Heavy(ish) pack = ultralight dreams

7jul-gear pic

Above: My gear for the JMT in 2017, including the “maybe item” Petzl Glacier ice axe – 350g (will wait until the day before to decide based on trail reports). My Osprey Ariel 65 is off to the side at top right. My Kelty Cosmic Down 20-degree sleeping bag will go in a dry compression sack and then in a waterproof trash compactor bag. Melanzana fleece and Patagonia Down Sweater will both be in my kit because I get really cold.

Heavy(ish) pack = ultralight dreams

Backpacking seems like it should be simple, right? You just pack your bag, find your trailhead, and start walking!

Yeah, no.

Backpackers, especially JMT hikers, have to consider so many things that day hikers and causal walkers never have to deal with. Above tree line? Congratulations, you get to go to the bathroom in a wag bag and carry your own poo for 90 miles! Record snow year? Hooray, even the simplest “creeks” can become raging death-traps if you don’t time your crossings right or look for alternate fords! Going 10 days in between resupplies? Right on, here’s 14 pounds of food and a bag of tortillas to last you until Muir Trail Ranch! Etc. etc. etc.

I’m definitely not complaining, because I am just bouncing around in my seat waiting to get out into those beautiful mountains. But it’s been a little stressful trying to balance weight and anticipated need, especially since I’ve never tried a hike like this before, and it just so happens that this is one of the hardest trails, and one of the highest snow years on record. The result of my multiple months of repackaging, paring down, and realistic assessment is a base weight of about 22 pounds, a bear canister with around 12-14 pounds of freeze-dried meals, granola bars, and instant coffee, and the fluctuating capacity for anywhere between 1-5 pounds of water.

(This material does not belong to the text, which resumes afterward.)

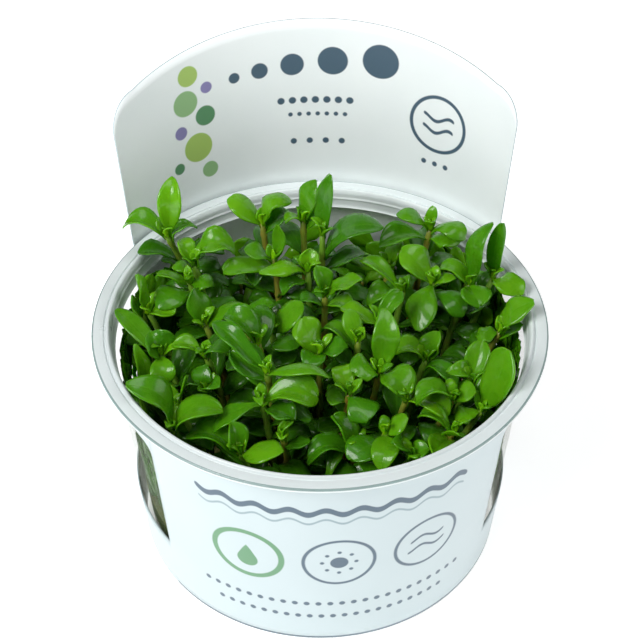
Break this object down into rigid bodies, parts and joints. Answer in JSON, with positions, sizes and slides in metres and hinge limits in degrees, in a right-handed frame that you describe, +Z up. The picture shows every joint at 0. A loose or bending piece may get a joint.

The food weight will start to go down very quickly, and I may not end up bringing my ice axe (it’s a day-before decision for me). So overall, my pack will be around the 30-35-lb region.

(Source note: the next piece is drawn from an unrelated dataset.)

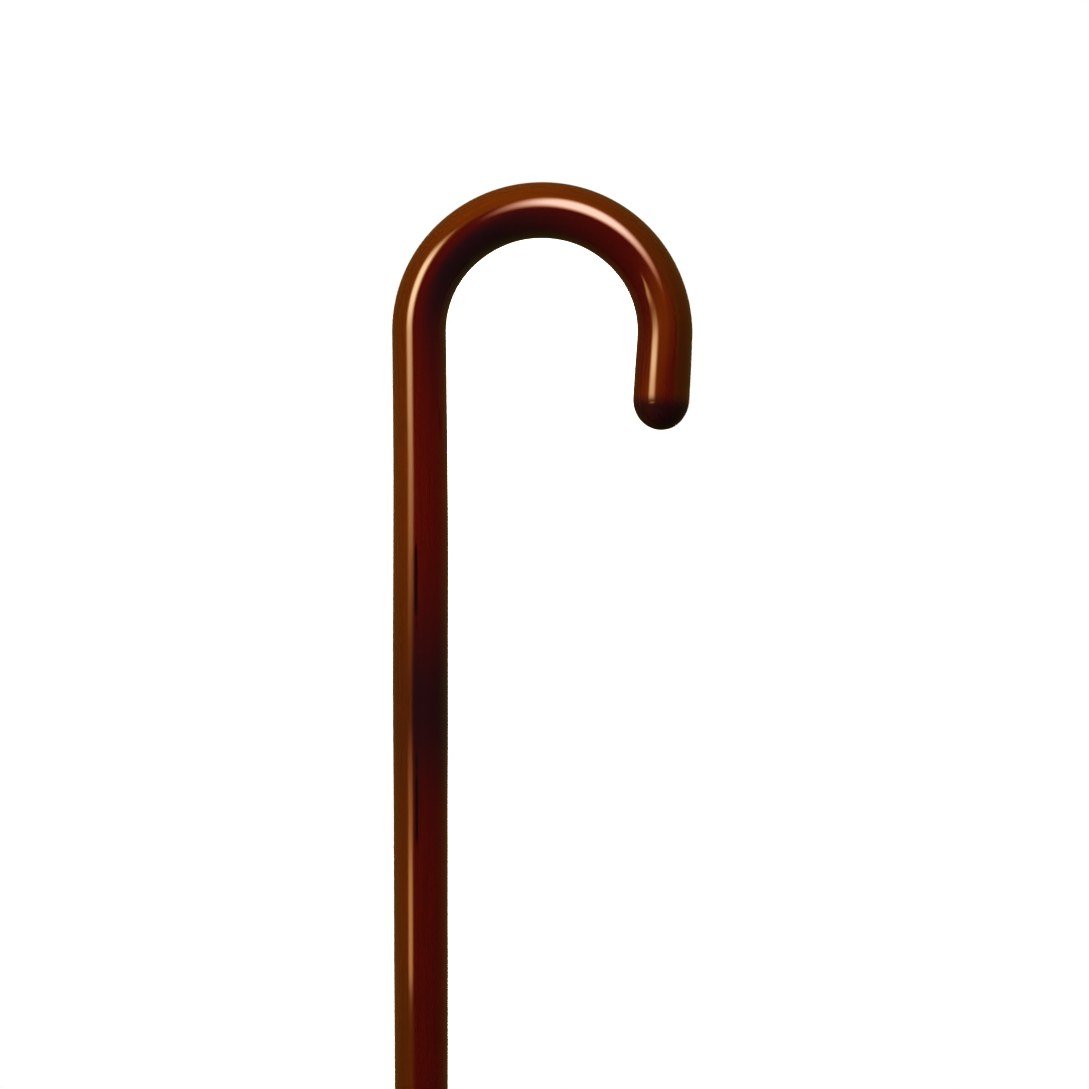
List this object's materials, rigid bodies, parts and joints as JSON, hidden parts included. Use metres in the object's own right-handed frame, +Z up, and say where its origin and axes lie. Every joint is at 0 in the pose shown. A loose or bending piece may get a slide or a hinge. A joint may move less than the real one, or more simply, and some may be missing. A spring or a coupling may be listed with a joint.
{
  "type": "walking cane",
  "caption": "Wooden walking cane with a round crook handle and a push-on rubber ferrule; it steadies a standing person and hangs by its crook.",
  "frame": {"origin": "centre of the ferrule's foot, on the shaft's axis, where the cane meets the floor", "axes": "+Z up along the shaft, +X the way the crook opens, +Y square to the crook's plane"},
  "size_m": [0.1459, 0.038, 0.9144],
  "materials": {
    "lacquered_wood": "dark mahogany stain under a high gloss lacquer",
    "black_rubber": "moulded, matt",
    "plated_steel": "zinc plated"
  },
  "bodies": {
    "stick": {"stick": "lacquered_wood"},
    "ferrule": {"ferrule": "black_rubber", "ferrule_washer": "plated_steel"}
  },
  "joints": [
    {"name": "ferrule_pull", "type": "slide", "parent": "stick", "child": "ferrule", "axis": [0, 0, -1], "range_m": [0, 0.034]}
  ]
}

I’ve been training hard, and consistently, at between 7,000 and 12,300-foot elevation with 30-40 pounds for the last couple of months, and I feel prepared to deal with the immense weight for the first couple of days before it gets closer to a more comfortable 30. But I’m already starting to see through the cracks in my kit. Most ultralight (or at least decently-light) long-distance hikers will laugh and shake their heads at you if you carry anything over 20 pounds for a thru-hike. I understand this reasoning. Lighter weight means bigger, more enjoyable daily mileages. You’re thinking less about what’s on your back and more about the nature around you.

For me, there are a few issues with the ultralight camp, though, chiefly among them being the very practical reason of cost – as a general rule, the lighter the weight, the higher the price tag. But besides this, I really feel like one’s personal journey in backpacking is just that – personal. I can’t expect to just do my first thru-hike and have my system down pat. It will take many miles and years before I have consolidated and become comfortable with that balance between weight and necessity. On this hike I will probably learn that much of my preparation was in vain, or that I didn’t use certain items as frequently as I thought I would. Or, equally likely, I will learn that I missed something on the trail that I elected not to bring. Either way, I’m learning to be okay with this uncertainty, and to embrace the journey. I might get made fun of by PCTers with 20-liter packs on this summer’s trail, but maybe in a few years I’ll be a 2,000-miler with a base weight of 9. That’s the dream. And it’s in the future. For now, my 65-liter setup will be just fine.

It’s a process, y’all. Life is all about process.